Tuesday, March 4, 2014

OVS Acceleration - Are you reading between the lines?

OVS, part of Linux distributions, is openflow based software switch implementation.  OVS has two components - User space component and kernel space component.  User space component consists of   OVSDB n(configuration) sub-component,  Openflow agent that communicates with openflow controllers and OF normal path processing logic.  Kernel component implements the fastpath.  OVS calls the kernel component 'datapath'.  OVS datapath maintains one table.  When the packet comes into the datapath logic, it determines the matching flow in the table.  If no entry, then the packet is sent to the user space 'normal path processing' module.  OVS, in user space, finds out if there are all matching entries across all OF tables in that pipeline. If there are all matching entries,  then it pushes the aggregate flow to the kernel datapath.  Further packets of the aggregate flow gets processed in the kernel itself.  Just to complete this discussion,  if OVS does not find any matching flow in the OF pipeline, then it, based on the miss entry,  sends the packet to the controller. Controller, then pushes the flow mod entries in the OVS.

It is believed that Linux Kernel based datapath is not efficient for following reasons.
  • Linux Kernel overhead before packet is handed over to the datapath.  Before packet is handed over to the OVS datapath, following processing occurs on packets.
    • Interrupt processing
    • Softirq processing
    • Dev Layer processing
  •  Interrupt overhead 
  • Fast Path to Normal path overhead for first few packets of a flow.

Few software/networking vendors have implemented user space datapath using OVS 'dpif' provider interface. Many of these vendors have implemented user space  datapath using Intel DPDK in poll mode.  Poll mode dedicates few cores to receive packets from the Ethernet controller directly, eliminating interrupts and  thereby avoiding overhead associated with interrupt processing. Also, since the Ethernet ports are owned by this custom user space process, there is no need for any complex hook processing as needed in Linux kernel.  This user space datapath can start OF processing on the packets immediately upon reception  from Ethernet controllers, thereby avoiding any intermediate processing overhead. There is no doubt that these two features by themselves provide good performance boost.

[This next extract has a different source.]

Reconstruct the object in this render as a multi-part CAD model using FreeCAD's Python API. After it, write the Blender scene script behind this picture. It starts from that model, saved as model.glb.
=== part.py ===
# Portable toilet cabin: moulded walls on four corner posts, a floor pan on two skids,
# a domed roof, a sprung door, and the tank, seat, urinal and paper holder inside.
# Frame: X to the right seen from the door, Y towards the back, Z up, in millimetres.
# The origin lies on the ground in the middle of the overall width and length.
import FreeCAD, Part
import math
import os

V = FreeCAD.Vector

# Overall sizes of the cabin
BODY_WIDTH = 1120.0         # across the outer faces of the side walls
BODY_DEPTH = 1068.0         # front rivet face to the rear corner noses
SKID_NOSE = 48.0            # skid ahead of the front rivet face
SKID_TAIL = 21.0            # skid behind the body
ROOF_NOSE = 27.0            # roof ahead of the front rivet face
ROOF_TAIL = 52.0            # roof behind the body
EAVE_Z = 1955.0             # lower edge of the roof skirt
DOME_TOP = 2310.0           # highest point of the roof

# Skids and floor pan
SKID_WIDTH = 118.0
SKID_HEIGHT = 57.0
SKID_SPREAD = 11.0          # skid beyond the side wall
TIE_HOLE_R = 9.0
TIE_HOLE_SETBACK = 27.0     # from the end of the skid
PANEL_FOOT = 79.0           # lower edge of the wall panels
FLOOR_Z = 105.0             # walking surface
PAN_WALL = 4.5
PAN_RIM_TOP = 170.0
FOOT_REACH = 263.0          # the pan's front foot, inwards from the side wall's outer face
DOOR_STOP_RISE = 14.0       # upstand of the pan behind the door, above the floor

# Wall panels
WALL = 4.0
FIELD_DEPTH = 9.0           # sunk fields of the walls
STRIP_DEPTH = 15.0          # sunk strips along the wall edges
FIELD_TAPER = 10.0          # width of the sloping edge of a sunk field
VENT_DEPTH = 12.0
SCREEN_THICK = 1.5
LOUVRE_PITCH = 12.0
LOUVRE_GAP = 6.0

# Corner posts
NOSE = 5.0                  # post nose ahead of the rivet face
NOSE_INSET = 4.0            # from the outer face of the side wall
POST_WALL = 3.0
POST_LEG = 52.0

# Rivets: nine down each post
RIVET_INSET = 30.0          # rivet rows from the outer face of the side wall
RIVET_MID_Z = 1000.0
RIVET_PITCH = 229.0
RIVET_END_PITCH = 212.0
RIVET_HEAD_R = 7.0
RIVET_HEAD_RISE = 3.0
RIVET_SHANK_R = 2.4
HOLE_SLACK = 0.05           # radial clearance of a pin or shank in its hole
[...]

Many of the OVS acceleration implementations, as I know as on today, don't perform well  in Openstack environment.  Openstack orchestration with KVM not only uses OVS to implement virtual switch, but also it uses OVS to realize network virtualization (using VxLAN, NVGRE). In addition, it also uses Linux IPTables to implement isolation among VMs using security groups configuration.  Moreover, some deployments even use IPSec Over VxLAN to protect the traffic from eaves dropping.  Based on some literature I have read,  user space datapath packages also don't perform well if VMs are connected to OVS via tuntap interfaces.   They work well if there is no need for  isolation among VMs  and where there is no need for overlay based network virtualization.  That is, these acceleration packages work if VMs are trusted and when VLAN interfaces are good enough.  But, we know that Openstack integrated OVS requires VxLANs,  isolation among VMs,  usage of tuntap interfaces and even VxLAN over IPSec.

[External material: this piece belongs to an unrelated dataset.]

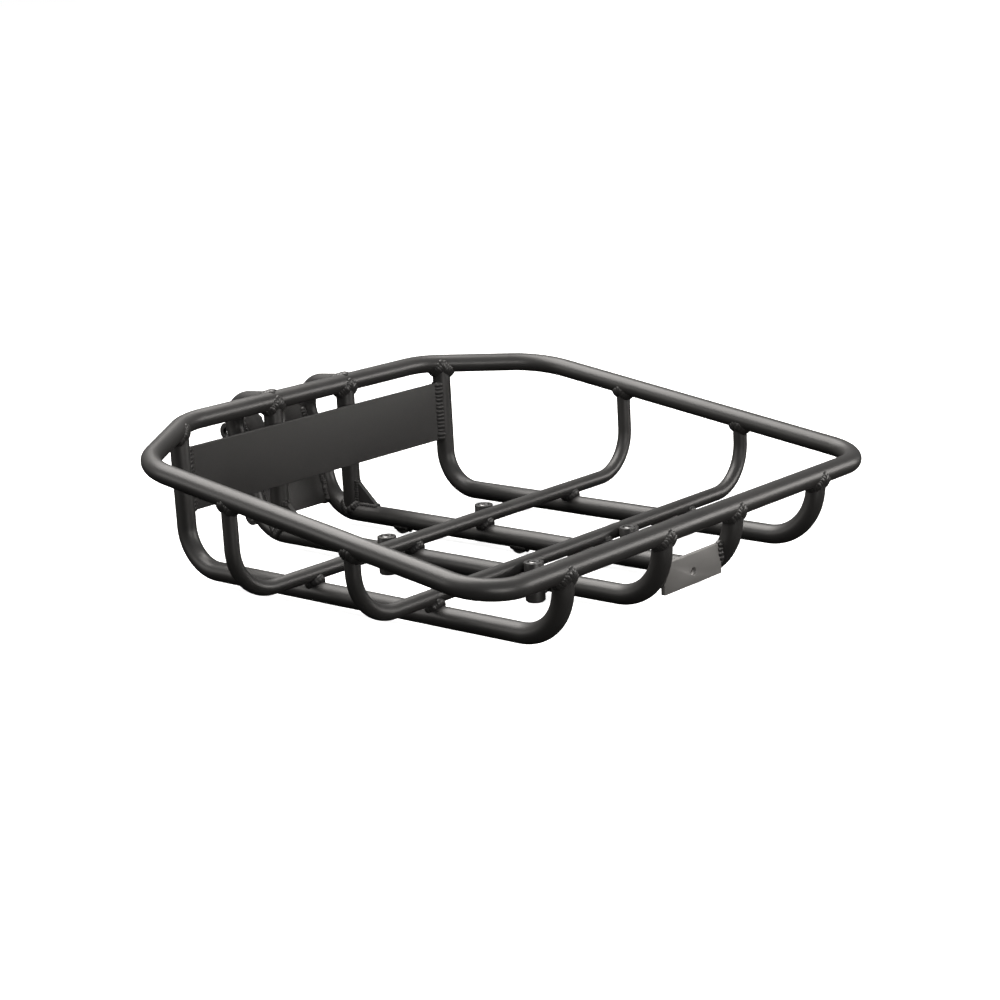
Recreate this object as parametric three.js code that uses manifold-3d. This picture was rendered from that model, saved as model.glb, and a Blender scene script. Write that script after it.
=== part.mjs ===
// Bicycle front basket rack: a welded cargo basket of bent aluminium tube.
// Millimetres, +Z up, front of the rack towards -Y, origin under the middle of its base.
import * as THREE from 'three';
import { mergeVertices } from 'three/addons/utils/BufferGeometryUtils.js';
import Module from 'manifold-3d';

// ---- Stock and clearances
const TUBE = 16;             // outer diameter of the rim, rails and posts
const CROSS_TUBE = 12;       // outer diameter of the two tubes laid over the rails
const GAP = 0.3;             // root gap left where two pieces are welded
const TUBE_SIDES = 16;
const CROSS_SIDES = 14;
const BEND_STEP = 11;        // degrees turned between two sections of a bend

// ---- Rim: a six-sided hoop that slopes up from front to rear
const RIM_HALF_WIDTH = 238;
const RIM_DEPTH = 408;
const RIM_CORNER_DEPTH = 61;     // the slanted rear corners start this far ahead of the rear run
const RIM_REAR_HALF_WIDTH = 140.5;
const RIM_SLOPE = THREE.MathUtils.degToRad(8.7);
const RIM_FRONT_BEND = 35;
const RIM_SIDE_BEND = 53;
const RIM_REAR_BEND = 61;

// ---- Floor rails, with their centrelines below the rim's front run
const RAIL_DROP = 52.8;
const RAIL_FRONT_FOOT = 4.7;     // how far the upright's foot stands behind its top
const RAIL_FRONT_BEND = 43;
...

Note that isolation using firewall,  tuntap interfaces & VxLAN-over-IPsec today use Linux Kernel capabilities.  If OVS datapath is in user space, then packets anyway have to traverse through the Kernel (some times twice) to avail these capabilities, which even may have lot more performance issues over having OVS datapath in Kernel.  I will not be surprised, if the performance is lot lower than native OVS kernel datapath.

Hence, while evaluating OVS acceleration, one should ask for following questions:

  • What features of OVS applied in measuring the performance?
  • How many OF tables are used are hitting in this performance test?  Make sure that at least 5 tables are used in the OVS as this is very realistic number. 
  • Does it use VxLAN?
  • Does it implement firewall?
  • Does it implement VxLAN over IPSec?
  • Does it assume that VMs are untrusted?
If there is a performance boost with all features enabled, then that implementation is good. Otherwise, one should be very careful.